[Your objective]: Exactly and only the lines from the one containing "its strap, centred on Z = 0" through the one containing "before = set(bpy.data.objects)" are to be repeated, both ends included.

[Provided data]:
• • •

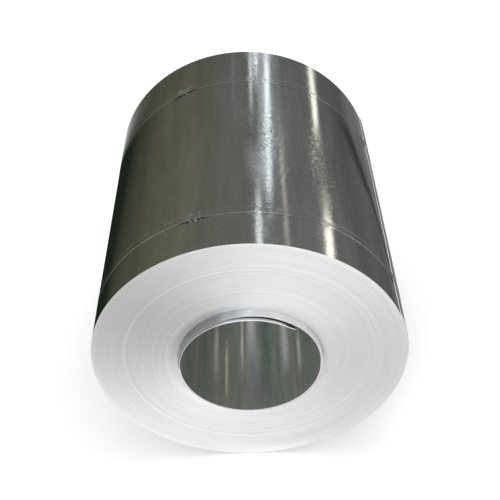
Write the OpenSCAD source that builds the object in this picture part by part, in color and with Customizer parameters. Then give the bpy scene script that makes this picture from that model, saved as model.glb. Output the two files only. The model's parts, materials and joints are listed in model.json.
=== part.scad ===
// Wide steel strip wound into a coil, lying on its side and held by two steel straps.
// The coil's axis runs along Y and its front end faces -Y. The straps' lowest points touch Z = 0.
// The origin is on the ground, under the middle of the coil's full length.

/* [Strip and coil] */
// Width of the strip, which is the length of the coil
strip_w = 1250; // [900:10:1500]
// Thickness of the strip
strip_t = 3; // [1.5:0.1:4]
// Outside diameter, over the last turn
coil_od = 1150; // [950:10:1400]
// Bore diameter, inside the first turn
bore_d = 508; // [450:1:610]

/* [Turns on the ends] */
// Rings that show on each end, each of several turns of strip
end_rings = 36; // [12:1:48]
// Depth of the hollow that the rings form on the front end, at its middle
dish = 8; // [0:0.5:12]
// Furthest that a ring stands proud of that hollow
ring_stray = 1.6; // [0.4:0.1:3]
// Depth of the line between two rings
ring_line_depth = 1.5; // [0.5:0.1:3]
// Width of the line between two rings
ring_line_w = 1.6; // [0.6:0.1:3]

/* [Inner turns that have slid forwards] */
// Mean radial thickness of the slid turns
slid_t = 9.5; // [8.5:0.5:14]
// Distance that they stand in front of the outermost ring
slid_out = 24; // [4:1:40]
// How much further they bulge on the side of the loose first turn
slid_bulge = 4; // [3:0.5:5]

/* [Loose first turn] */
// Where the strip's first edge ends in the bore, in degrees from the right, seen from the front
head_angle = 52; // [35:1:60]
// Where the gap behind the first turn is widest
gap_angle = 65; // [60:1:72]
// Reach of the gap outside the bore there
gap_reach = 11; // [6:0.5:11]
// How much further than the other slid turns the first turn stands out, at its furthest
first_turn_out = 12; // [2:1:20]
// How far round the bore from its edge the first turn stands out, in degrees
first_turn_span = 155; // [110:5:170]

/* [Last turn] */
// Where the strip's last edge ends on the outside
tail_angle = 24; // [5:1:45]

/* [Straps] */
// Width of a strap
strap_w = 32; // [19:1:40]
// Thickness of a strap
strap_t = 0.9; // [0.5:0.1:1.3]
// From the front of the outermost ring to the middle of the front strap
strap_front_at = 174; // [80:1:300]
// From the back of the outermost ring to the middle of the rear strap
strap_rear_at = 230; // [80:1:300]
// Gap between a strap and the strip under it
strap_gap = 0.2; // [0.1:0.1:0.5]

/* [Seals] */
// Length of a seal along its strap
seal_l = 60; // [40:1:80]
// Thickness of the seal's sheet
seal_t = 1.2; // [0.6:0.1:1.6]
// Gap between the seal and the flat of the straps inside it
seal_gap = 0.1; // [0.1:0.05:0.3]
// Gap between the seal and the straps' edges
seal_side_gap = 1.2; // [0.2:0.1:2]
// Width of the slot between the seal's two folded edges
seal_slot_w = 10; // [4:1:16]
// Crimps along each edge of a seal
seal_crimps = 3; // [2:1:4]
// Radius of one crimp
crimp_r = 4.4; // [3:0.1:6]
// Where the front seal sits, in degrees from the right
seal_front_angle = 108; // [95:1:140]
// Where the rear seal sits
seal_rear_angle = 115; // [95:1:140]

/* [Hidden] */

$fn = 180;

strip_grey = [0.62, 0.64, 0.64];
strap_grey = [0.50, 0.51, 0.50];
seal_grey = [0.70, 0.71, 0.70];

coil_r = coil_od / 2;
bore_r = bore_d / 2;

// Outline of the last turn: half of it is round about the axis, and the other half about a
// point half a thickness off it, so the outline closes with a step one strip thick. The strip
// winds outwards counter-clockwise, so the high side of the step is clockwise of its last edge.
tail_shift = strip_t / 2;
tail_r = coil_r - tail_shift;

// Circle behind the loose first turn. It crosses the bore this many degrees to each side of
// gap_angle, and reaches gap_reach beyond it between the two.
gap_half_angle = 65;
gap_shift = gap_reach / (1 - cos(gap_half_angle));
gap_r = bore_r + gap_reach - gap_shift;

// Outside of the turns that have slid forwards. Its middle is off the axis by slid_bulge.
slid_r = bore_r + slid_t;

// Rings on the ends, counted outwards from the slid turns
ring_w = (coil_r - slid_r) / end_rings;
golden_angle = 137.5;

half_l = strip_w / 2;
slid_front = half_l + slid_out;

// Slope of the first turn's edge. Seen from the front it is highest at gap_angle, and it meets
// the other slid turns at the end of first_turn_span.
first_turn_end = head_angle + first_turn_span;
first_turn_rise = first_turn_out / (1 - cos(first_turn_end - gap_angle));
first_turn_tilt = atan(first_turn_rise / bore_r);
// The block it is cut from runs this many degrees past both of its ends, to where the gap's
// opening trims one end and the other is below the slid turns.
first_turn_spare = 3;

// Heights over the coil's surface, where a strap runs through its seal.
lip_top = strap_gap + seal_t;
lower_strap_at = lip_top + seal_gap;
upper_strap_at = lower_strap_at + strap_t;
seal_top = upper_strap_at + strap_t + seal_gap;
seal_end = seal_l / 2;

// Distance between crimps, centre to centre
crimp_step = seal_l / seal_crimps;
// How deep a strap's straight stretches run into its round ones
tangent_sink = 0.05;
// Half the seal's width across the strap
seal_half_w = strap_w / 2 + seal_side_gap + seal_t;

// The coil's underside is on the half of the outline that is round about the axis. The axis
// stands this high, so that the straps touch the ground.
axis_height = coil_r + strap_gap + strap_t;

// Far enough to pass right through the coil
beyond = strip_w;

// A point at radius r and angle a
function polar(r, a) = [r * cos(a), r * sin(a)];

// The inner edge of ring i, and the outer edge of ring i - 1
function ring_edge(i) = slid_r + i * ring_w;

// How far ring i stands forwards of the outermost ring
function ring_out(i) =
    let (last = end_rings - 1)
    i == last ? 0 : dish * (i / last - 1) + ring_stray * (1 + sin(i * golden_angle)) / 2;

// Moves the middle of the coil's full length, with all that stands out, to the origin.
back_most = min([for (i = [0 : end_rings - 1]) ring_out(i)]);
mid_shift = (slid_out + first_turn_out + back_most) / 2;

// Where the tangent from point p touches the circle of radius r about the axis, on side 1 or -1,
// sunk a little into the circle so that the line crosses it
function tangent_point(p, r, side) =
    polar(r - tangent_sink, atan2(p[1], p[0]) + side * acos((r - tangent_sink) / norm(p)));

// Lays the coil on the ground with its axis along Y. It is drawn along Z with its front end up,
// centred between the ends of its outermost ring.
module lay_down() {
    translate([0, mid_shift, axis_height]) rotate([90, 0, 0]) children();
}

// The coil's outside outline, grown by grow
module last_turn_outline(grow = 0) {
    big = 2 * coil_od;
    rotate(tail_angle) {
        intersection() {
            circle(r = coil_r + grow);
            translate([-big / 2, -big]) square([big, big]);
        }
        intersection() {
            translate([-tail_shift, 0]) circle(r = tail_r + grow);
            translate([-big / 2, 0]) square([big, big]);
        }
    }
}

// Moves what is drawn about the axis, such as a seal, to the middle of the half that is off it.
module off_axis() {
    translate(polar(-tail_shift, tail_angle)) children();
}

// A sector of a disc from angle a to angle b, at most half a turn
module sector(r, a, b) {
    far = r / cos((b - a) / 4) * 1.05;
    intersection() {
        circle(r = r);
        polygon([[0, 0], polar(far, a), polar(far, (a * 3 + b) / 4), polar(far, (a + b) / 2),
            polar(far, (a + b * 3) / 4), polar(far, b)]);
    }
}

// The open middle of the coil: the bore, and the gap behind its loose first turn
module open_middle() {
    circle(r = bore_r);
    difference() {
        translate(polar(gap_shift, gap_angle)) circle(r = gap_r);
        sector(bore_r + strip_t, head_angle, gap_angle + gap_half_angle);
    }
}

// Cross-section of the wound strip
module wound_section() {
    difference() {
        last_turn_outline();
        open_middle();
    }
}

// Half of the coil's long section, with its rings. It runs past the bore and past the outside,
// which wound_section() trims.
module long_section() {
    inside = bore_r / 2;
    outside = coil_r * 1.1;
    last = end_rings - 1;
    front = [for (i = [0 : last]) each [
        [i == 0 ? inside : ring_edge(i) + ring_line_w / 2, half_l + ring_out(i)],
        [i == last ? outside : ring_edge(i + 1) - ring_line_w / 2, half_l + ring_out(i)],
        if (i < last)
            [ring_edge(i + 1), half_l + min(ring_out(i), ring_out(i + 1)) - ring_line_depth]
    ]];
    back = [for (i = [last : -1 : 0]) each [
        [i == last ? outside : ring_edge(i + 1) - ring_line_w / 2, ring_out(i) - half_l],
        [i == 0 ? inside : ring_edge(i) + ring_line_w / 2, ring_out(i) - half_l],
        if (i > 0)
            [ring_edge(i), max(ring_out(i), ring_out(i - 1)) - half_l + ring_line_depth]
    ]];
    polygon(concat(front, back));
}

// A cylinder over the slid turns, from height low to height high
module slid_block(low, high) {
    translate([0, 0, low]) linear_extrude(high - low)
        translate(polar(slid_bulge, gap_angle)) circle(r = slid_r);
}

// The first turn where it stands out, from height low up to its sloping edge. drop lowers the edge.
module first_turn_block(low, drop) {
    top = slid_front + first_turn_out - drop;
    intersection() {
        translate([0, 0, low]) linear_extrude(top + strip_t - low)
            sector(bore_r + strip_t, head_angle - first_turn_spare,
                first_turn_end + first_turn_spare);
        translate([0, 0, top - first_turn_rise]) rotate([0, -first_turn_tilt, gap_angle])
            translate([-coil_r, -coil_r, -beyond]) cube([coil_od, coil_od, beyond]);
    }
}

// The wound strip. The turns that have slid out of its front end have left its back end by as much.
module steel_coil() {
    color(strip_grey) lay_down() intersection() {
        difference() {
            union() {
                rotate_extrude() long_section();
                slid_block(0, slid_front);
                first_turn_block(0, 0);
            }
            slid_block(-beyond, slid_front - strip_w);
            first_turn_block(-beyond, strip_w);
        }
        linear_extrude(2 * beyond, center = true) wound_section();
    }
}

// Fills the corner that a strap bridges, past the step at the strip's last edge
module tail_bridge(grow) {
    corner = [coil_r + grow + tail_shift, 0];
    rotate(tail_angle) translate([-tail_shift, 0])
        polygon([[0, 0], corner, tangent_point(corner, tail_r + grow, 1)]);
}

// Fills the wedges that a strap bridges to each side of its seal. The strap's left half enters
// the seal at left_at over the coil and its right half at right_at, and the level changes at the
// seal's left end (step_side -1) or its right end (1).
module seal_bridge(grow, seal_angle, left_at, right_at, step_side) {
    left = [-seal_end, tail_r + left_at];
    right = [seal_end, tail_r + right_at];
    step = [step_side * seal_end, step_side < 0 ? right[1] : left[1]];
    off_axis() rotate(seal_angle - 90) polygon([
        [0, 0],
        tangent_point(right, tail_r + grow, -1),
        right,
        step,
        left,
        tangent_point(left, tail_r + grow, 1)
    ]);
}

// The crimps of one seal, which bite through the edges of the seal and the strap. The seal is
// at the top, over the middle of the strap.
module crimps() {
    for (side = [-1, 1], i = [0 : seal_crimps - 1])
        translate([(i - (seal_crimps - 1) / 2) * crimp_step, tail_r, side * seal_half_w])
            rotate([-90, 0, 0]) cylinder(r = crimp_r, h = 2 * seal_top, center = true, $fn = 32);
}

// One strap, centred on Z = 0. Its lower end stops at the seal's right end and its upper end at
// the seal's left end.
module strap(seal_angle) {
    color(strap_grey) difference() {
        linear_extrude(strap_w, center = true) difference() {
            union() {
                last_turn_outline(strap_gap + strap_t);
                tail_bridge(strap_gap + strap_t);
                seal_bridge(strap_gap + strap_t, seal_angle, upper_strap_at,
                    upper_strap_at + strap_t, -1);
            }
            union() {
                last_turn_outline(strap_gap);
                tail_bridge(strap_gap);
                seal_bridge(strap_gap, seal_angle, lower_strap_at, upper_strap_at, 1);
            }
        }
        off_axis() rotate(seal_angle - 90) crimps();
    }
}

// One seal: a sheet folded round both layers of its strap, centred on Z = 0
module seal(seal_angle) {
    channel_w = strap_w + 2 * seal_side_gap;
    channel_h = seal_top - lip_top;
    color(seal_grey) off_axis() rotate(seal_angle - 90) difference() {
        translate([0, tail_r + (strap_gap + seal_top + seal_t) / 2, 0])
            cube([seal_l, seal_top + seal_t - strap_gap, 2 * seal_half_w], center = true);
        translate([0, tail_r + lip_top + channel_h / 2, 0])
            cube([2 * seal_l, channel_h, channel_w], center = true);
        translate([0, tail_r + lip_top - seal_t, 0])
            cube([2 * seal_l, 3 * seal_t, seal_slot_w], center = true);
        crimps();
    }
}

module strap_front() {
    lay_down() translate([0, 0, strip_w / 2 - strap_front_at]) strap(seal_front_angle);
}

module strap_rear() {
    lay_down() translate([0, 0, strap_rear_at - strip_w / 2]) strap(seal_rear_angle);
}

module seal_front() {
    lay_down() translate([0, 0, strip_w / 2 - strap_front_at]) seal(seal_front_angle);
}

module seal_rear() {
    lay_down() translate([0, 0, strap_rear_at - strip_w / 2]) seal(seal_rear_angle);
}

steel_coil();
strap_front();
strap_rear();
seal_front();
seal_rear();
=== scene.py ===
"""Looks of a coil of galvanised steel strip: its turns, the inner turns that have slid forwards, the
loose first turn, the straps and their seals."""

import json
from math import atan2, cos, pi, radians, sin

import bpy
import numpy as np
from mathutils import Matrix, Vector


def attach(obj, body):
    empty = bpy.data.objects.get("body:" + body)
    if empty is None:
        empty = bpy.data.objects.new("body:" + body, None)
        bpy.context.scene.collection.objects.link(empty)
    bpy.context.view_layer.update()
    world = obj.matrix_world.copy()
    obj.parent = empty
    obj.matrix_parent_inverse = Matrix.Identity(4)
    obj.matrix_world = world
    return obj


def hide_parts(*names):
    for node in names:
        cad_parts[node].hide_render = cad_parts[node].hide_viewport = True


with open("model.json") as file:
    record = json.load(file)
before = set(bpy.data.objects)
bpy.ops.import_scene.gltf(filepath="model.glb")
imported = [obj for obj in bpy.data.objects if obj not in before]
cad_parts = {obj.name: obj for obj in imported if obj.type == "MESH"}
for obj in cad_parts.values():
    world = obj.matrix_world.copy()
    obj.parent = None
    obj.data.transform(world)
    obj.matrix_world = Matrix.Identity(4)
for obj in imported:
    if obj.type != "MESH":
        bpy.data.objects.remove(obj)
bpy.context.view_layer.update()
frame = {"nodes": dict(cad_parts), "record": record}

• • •

[Result for this exercise]:
// One seal: a sheet folded round both layers of its strap, centred on Z = 0
module seal(seal_angle) {
    channel_w = strap_w + 2 * seal_side_gap;
    channel_h = seal_top - lip_top;
    color(seal_grey) off_axis() rotate(seal_angle - 90) difference() {
        translate([0, tail_r + (strap_gap + seal_top + seal_t) / 2, 0])
            cube([seal_l, seal_top + seal_t - strap_gap, 2 * seal_half_w], center = true);
        translate([0, tail_r + lip_top + channel_h / 2, 0])
            cube([2 * seal_l, channel_h, channel_w], center = true);
        translate([0, tail_r + lip_top - seal_t, 0])
            cube([2 * seal_l, 3 * seal_t, seal_slot_w], center = true);
        crimps();
    }
}

module strap_front() {
    lay_down() translate([0, 0, strip_w / 2 - strap_front_at]) strap(seal_front_angle);
}

module strap_rear() {
    lay_down() translate([0, 0, strap_rear_at - strip_w / 2]) strap(seal_rear_angle);
}

module seal_front() {
    lay_down() translate([0, 0, strip_w / 2 - strap_front_at]) seal(seal_front_angle);
}

module seal_rear() {
    lay_down() translate([0, 0, strap_rear_at - strip_w / 2]) seal(seal_rear_angle);
}

steel_coil();
strap_front();
strap_rear();
seal_front();
seal_rear();
=== scene.py ===
"""Looks of a coil of galvanised steel strip: its turns, the inner turns that have slid forwards, the
loose first turn, the straps and their seals."""

import json
from math import atan2, cos, pi, radians, sin

import bpy
import numpy as np
from mathutils import Matrix, Vector


def attach(obj, body):
    empty = bpy.data.objects.get("body:" + body)
    if empty is None:
        empty = bpy.data.objects.new("body:" + body, None)
        bpy.context.scene.collection.objects.link(empty)
    bpy.context.view_layer.update()
    world = obj.matrix_world.copy()
    obj.parent = empty
    obj.matrix_parent_inverse = Matrix.Identity(4)
    obj.matrix_world = world
    return obj


def hide_parts(*names):
    for node in names:
        cad_parts[node].hide_render = cad_parts[node].hide_viewport = True


with open("model.json") as file:
    record = json.load(file)
before = set(bpy.data.objects)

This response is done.